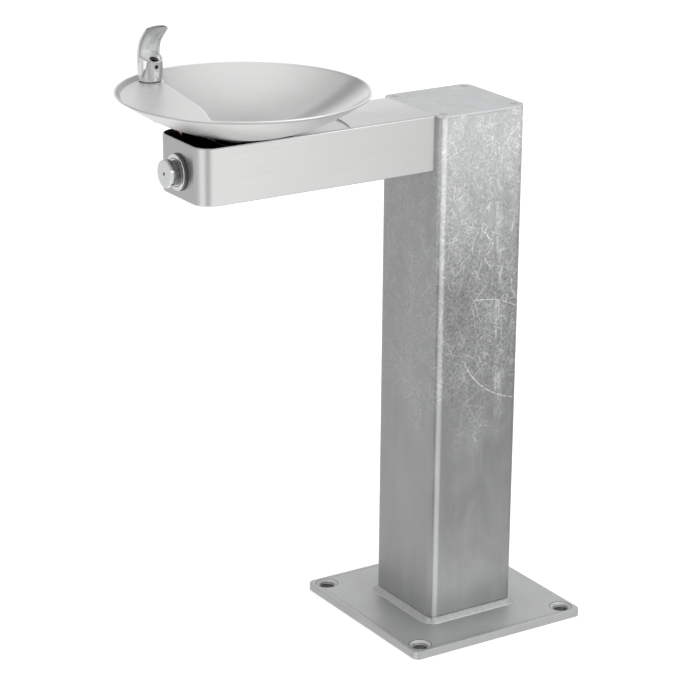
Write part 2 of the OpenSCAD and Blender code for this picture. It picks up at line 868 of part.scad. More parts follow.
// Body with an inlet facing the post on one side and an outlet facing up on the other
module valve_body() {
    start = arm_front + 10.2;
    color("goldenrod") difference() {
        union() {
            on_button_axis(start) cylinder(r = 23, h = 47);
            translate([outlet_x, port_y, button_z]) rotate([0, 90, 0])
                cylinder(r = 7, h = inlet_x - outlet_x);
            translate([outlet_x, port_y, button_z]) sphere(7);
            translate([outlet_x, port_y, button_z]) cylinder(r = 5, h = 18);
            translate([inlet_x, port_y - 8, button_z]) along_y() cylinder(r = 8, h = 28);
        }
        on_button_axis(start - e) cylinder(r = barrel_r + 0.1, h = 6 + e);
        on_button_axis(start) cylinder(r = 15, h = 42);
        on_button_axis(start) cylinder(r = 3.1, h = 50);
        translate([outlet_x, port_y, button_z]) rotate([0, 90, 0])
            cylinder(r = 2.5, h = inlet_x - outlet_x);
        translate([outlet_x, port_y, button_z]) cylinder(r = 2.5, h = 20);
        translate([outlet_x, port_y, button_z + 11]) cylinder(r = tube_r + 0.1, h = 8);
        translate([inlet_x, port_y, button_z]) along_y() cylinder(r = 3.5, h = 24);
    }
}

// Slotted head on the button's axis, reached through the hole in the button
module flow_adjust_screw() {
    color("silver") on_button_axis(arm_front + 44.2) difference() {
        union() {
            cylinder(r = 3, h = 2.2);
            cylinder(r = 2.4, h = 8);
            translate([0, 0, 8]) cylinder(r = 3, h = 7);
            translate([0, 0, 15]) cylinder(r1 = 3, r2 = 1, h = 3);
        }
        translate([-4, -0.5, -e]) cube([8, 1, 1.5]);
    }
}

// ---------- water supply ----------

hose_y0 = port_y + 20.5;                   // hose end at the valve

module hose_run(r) {
    bend_y = supply_y - hose_bend;
    translate([supply_x, hose_y0, button_z]) along_y() cylinder(r = r, h = bend_y - hose_y0);
    translate([supply_x, supply_y, button_z - hose_bend]) mirror([0, 1, 0])
        quarter_bend(r, hose_bend);
    translate([supply_x, supply_y, hose_z0])
        cylinder(r = r, h = button_z - hose_bend - hose_z0);
}

module supply_hose() {
    color("lightslategray") difference() {
        hose_run(hose_r);
        hose_run(hose_r - 2.5);
    }
}

module hose_nuts() {
    color("goldenrod") {
        translate([supply_x, port_y + 20, button_z]) along_y() tube_nut(20, 8, hose_r);
        translate([supply_x, supply_y, hose_z0 - 0.5]) tube_nut(20, 8, hose_r);
    }
}

module line_strainer() {
    z0 = nipple_top + 36;
    color("goldenrod") translate([supply_x, supply_y, z0]) difference() {
        union() {
            cylinder(r = 8, h = 75.5);
            translate([0, 0, 12.5]) hex(30, 14);
            translate([0, 0, 26]) cylinder(r = 14, h = 26);
        }
        translate([0, 0, -e]) cylinder(r = 3.5, h = 80);
        translate([0, 0, 20]) cylinder(r = 10, h = 26);
    }
}

// Ball valve: hexagon ends, round middle, stem boss towards the access cover
module stop_valve_body() {
    low = nipple_top - 14;
    color("goldenrod") translate([supply_x, supply_y, 0]) difference() {
        union() {
            translate([0, 0, low]) hex(28, 62);
            translate([0, 0, nipple_top]) cylinder(r = 15, h = 34);
            translate([0, 0, valve_z]) along_y() cylinder(r = 8, h = 22);
        }
        translate([0, 0, low - e]) cylinder(r = nipple_r + 0.1, h = 14 + e);
        translate([0, 0, low]) cylinder(r = 6, h = 60);
        translate([0, 0, nipple_top + 35.9]) cylinder(r = 8.1, h = 14);
        translate([0, 0, valve_z]) along_y() cylinder(r = 4 + fit, h = 24);
    }
}

// Spindle, ball and lever, turning together about the boss
module stop_valve_lever() {
    color("firebrick") translate([supply_x, supply_y, valve_z]) difference() {
        union() {
            along_y() cylinder(r = 4, h = 26);
            sphere(5.8);
            translate([0, 22.6, 0]) along_y() cylinder(r = 9, h = 3);
            translate([-5, 22.6, 0]) cube([10, 3, 58]);
            translate([0, 22.6, 58]) along_y() cylinder(r = 5, h = 3);
        }
        translate([0, 18, 0]) along_y() cylinder(r = 1.6, h = 10);
    }
}

module lever_screw() {
    color("gray") translate([supply_x, supply_y + 18.5, valve_z]) along_y()
        pan_screw(3.4, 2, 1.5, 7.5);
}

module supply_nipple() {
    color("goldenrod") translate([supply_x, supply_y, 0]) difference() {
        translate([0, 0, floor_gap]) ring(nipple_r, 7.8, nipple_top - floor_gap);
        depth_mark(nipple_r, 0.8);
    }
}

base_plate();
foot_weld();
post();
post_cap();
cap_lugs();
cap_screws();
access_cover();
access_cover_screws();
pipe_bracket();
arm_shell();
arm_bottom_cover();
arm_cover_screws();
arm_flange();
arm_bolts();
arm_nuts();
arm_backing_bars();
bowl_bracket();
bowl();
bowl_studs();
bowl_nuts();
bubbler_shelf();
drain_fitting();
drain_grid();
grid_screw();
drain_gasket();
drain_locknut();
slip_nuts();
drain_elbow_front();
drain_tube();
drain_elbow_rear();
waste_pipe();
bubbler_gasket();
bubbler_body();
bubbler_nozzle();
nozzle_screw();
bubbler_wedge_washer();
bubbler_locknut();
bubbler_elbow();
bubbler_tube();
tube_nuts();
button_gasket();
button_flange();
push_button();
valve_stem();
stem_seal();
button_spring();
valve_cartridge();
valve_locknut();
valve_body();
flow_adjust_screw();
supply_hose();
hose_nuts();
line_strainer();
stop_valve_body();
stop_valve_lever();
lever_screw();
supply_nipple();
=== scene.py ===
import json
import math

import bmesh
import bpy
from mathutils import Matrix, Vector, noise


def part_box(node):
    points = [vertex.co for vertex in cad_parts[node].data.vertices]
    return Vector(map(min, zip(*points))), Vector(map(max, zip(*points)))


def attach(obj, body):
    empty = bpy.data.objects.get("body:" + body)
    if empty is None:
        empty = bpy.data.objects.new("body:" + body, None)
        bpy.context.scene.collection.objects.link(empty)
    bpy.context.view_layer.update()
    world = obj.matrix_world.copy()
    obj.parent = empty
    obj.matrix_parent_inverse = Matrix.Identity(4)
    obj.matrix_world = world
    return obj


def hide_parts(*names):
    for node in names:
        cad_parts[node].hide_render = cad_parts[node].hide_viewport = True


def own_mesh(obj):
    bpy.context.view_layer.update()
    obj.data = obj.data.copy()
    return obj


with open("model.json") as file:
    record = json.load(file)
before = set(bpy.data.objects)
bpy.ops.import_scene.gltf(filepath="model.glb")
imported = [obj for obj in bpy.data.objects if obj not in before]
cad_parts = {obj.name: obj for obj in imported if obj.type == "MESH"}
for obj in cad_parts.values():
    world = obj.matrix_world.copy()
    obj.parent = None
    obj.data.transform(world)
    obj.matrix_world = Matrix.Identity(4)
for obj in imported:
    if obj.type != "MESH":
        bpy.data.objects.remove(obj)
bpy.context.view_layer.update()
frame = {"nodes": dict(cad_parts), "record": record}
NODES = frame["nodes"]
BODIES = frame["record"]["behaviour"]["bodies"]
SLOTS = {row["node"]: row["material_slot"] for row in frame["record"]["subparts"]}
MM = 0.001


# ---------- places read from the frame ----------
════
Task details: Return every line containing "Identity".

Output for this exercise:
    obj.matrix_parent_inverse = Matrix.Identity(4)
    obj.matrix_world = Matrix.Identity(4)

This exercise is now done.